The second point we would like to make on distribution relates to the situation which will arise in places where local broadcasters decide not to install digital transmitters.  We believe BDUs should be required to accept and distribute direct feeds from broadcasters who wish to continue to provide a local television service but not on an over-the-air basis.  This is already the preferred delivery method for nearly all BDUs in Canada.

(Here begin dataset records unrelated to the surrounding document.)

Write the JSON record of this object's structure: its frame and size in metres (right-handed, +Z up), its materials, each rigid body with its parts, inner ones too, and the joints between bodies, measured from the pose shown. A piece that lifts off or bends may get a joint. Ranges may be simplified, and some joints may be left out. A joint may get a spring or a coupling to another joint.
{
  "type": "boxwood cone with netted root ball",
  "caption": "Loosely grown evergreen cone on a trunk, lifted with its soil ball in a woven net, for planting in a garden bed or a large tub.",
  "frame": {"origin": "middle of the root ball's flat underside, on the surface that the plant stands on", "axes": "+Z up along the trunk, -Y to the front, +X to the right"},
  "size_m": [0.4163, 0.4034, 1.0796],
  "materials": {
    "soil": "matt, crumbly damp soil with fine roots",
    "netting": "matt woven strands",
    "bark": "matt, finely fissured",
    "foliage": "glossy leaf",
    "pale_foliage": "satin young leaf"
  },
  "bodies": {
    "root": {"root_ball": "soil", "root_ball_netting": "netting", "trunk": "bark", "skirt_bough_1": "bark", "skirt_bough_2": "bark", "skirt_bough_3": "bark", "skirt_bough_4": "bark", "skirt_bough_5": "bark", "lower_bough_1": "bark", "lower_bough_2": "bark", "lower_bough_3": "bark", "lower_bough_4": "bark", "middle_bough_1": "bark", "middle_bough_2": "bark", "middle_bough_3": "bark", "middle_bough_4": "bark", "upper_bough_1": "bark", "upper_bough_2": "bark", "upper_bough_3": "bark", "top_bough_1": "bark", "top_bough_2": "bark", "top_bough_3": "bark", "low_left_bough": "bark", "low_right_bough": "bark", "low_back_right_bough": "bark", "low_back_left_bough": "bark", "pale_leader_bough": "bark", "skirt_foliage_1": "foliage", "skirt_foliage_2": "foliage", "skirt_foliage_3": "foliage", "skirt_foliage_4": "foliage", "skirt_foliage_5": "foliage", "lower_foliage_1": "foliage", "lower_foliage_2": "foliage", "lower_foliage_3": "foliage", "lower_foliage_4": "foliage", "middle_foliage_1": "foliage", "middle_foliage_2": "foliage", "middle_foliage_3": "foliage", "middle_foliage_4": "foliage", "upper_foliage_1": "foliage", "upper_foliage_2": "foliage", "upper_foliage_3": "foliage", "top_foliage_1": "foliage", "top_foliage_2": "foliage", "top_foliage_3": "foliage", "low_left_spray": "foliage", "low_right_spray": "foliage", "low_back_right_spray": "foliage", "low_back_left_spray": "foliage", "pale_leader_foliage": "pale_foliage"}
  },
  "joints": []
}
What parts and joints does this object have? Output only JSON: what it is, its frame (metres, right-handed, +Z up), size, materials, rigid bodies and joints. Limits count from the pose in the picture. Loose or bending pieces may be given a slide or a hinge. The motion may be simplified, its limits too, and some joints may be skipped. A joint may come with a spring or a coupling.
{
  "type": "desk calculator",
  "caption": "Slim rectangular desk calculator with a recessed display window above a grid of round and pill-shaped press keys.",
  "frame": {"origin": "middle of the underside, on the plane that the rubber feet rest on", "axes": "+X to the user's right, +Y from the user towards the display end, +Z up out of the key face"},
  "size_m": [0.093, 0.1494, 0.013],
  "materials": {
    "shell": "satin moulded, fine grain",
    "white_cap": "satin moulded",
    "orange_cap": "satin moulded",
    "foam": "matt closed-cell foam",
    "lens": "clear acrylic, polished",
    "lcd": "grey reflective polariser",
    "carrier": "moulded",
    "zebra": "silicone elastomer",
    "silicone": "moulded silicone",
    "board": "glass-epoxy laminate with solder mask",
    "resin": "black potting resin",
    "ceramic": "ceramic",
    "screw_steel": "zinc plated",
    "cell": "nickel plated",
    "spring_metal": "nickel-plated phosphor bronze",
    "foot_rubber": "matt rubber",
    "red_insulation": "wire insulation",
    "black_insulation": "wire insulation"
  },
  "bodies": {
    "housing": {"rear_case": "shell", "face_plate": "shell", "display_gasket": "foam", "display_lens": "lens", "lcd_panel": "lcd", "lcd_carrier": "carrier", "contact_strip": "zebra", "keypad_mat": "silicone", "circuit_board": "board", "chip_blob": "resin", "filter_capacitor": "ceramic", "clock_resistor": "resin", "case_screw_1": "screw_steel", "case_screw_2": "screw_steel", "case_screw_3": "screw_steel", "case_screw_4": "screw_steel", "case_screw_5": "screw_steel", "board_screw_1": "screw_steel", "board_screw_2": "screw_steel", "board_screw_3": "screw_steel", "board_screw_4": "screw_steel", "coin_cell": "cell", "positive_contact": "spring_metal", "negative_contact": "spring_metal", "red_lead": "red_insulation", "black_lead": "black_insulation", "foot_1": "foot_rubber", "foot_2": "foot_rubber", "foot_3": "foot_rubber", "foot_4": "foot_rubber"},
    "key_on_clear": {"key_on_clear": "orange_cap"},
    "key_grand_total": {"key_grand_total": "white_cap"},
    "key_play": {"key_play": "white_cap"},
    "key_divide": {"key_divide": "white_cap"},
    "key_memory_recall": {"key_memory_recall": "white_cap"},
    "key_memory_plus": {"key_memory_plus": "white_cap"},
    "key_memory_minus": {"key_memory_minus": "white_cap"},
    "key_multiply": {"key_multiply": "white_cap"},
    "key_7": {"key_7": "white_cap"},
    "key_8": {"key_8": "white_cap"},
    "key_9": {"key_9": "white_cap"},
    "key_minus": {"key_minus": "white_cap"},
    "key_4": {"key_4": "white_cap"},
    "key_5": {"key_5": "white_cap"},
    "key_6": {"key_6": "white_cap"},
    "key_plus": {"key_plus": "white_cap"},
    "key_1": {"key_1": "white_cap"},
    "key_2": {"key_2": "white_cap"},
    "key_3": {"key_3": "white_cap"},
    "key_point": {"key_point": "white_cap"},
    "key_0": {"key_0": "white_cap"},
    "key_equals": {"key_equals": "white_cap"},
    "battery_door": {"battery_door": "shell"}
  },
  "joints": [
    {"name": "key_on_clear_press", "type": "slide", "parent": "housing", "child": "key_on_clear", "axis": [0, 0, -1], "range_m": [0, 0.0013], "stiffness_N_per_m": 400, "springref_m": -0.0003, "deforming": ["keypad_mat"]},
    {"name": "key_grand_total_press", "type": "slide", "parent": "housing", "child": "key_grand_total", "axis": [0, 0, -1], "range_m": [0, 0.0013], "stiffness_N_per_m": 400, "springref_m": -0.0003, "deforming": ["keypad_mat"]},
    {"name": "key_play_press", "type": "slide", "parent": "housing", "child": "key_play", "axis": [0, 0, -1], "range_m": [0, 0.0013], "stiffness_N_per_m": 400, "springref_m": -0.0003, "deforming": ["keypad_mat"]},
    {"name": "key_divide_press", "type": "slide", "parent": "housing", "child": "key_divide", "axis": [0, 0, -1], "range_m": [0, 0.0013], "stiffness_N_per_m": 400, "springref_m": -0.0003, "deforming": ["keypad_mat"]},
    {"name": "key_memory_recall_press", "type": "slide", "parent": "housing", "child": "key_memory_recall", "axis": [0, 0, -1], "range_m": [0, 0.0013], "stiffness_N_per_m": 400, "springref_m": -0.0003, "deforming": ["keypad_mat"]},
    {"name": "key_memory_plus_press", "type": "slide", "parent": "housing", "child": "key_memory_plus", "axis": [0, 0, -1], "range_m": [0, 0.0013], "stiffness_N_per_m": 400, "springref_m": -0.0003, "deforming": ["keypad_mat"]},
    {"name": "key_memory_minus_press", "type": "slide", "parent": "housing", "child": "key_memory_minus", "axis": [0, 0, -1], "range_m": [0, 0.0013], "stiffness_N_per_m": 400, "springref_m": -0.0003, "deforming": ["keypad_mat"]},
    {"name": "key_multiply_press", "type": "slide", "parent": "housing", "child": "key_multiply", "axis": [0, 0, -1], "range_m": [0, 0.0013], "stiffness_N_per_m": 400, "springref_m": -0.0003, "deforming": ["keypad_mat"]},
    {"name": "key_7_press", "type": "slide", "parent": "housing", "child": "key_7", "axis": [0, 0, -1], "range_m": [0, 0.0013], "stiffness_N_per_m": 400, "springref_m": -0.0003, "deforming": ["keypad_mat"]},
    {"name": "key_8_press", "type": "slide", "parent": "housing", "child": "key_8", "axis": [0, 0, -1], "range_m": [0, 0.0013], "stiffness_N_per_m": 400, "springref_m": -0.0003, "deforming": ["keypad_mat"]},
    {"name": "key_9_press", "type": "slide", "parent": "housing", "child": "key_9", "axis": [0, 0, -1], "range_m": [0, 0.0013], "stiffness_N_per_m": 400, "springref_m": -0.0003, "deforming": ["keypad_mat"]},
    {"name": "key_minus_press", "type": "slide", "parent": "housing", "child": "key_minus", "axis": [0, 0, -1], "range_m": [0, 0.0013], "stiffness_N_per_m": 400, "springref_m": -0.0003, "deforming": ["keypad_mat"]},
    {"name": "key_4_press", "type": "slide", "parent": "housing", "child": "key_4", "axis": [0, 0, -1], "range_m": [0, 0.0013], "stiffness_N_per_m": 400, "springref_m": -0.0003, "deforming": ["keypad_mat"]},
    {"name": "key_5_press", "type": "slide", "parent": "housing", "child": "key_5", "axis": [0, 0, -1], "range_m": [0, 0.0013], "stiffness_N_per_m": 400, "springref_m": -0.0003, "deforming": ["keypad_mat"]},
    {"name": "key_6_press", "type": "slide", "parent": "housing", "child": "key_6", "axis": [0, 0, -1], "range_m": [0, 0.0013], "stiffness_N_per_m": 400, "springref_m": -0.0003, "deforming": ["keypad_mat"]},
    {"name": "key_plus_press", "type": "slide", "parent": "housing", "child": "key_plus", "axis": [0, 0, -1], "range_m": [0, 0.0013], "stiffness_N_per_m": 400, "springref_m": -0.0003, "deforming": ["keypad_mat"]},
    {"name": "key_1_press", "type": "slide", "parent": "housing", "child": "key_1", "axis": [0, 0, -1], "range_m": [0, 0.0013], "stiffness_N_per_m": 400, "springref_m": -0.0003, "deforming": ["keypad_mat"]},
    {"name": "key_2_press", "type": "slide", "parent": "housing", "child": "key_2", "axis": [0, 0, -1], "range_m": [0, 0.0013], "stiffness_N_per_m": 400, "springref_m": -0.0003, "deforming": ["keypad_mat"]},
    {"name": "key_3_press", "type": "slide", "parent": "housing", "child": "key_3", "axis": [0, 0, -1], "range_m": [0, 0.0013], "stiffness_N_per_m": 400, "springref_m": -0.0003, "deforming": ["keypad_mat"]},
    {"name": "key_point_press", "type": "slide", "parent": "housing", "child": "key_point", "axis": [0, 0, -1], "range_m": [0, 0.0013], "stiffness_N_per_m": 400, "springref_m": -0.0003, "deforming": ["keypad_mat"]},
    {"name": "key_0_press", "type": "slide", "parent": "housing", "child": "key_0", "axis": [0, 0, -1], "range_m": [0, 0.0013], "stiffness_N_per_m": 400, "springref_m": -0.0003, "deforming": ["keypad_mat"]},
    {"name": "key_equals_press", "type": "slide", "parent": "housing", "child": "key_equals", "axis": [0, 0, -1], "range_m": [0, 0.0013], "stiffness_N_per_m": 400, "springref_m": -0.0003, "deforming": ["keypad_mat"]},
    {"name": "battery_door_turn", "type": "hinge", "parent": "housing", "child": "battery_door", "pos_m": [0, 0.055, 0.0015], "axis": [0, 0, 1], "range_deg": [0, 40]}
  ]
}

We also believe that BDUs should offer a limited basic package to Canadians who still don’t subscribe to a BDU service. We recognize that the cable BDUs have claimed that such a package would be impractical.  In our view that claim should be scrutinized carefully by the Commission in the context of a public hearing.

V. Conclusion

Steven Guiton:  To sum up, Mr. Chairman, CBC/Radio-Canada believes it is essential that the Commission step back and look at the present turbulent situation in the context of the entire broadcasting system and the objectives of the Broadcasting Act

From that perspective, it is clear that there are serious systemic problems which must be fixed before there can be any realistic hope of restoring the television sector to health. 

First, conventional broadcasters should have access to subscription revenues – forcing BDUs to pay for what they use and creating a level playing field in the system.

Second, the LPIF should be implemented in the modified form proposed by the Commission in BNC 2008-113-1 with funds being available to all local broadcasters.

Third, the Commission should establish clear, detailed rules for DTH distribution of local television services which will promote the objectives of the Broadcasting Act and support, rather than contradict, the LPIF initiative.

These are the key steps we believe the Commission must take to set the stage for future success.  We believe it is essential that the Commission act on these points as quickly as possible.  Further delay would invite disaster.

Thank you for giving us the opportunity to participate in this proceeding and present these comments today.  We would be happy to answer any questions you might have.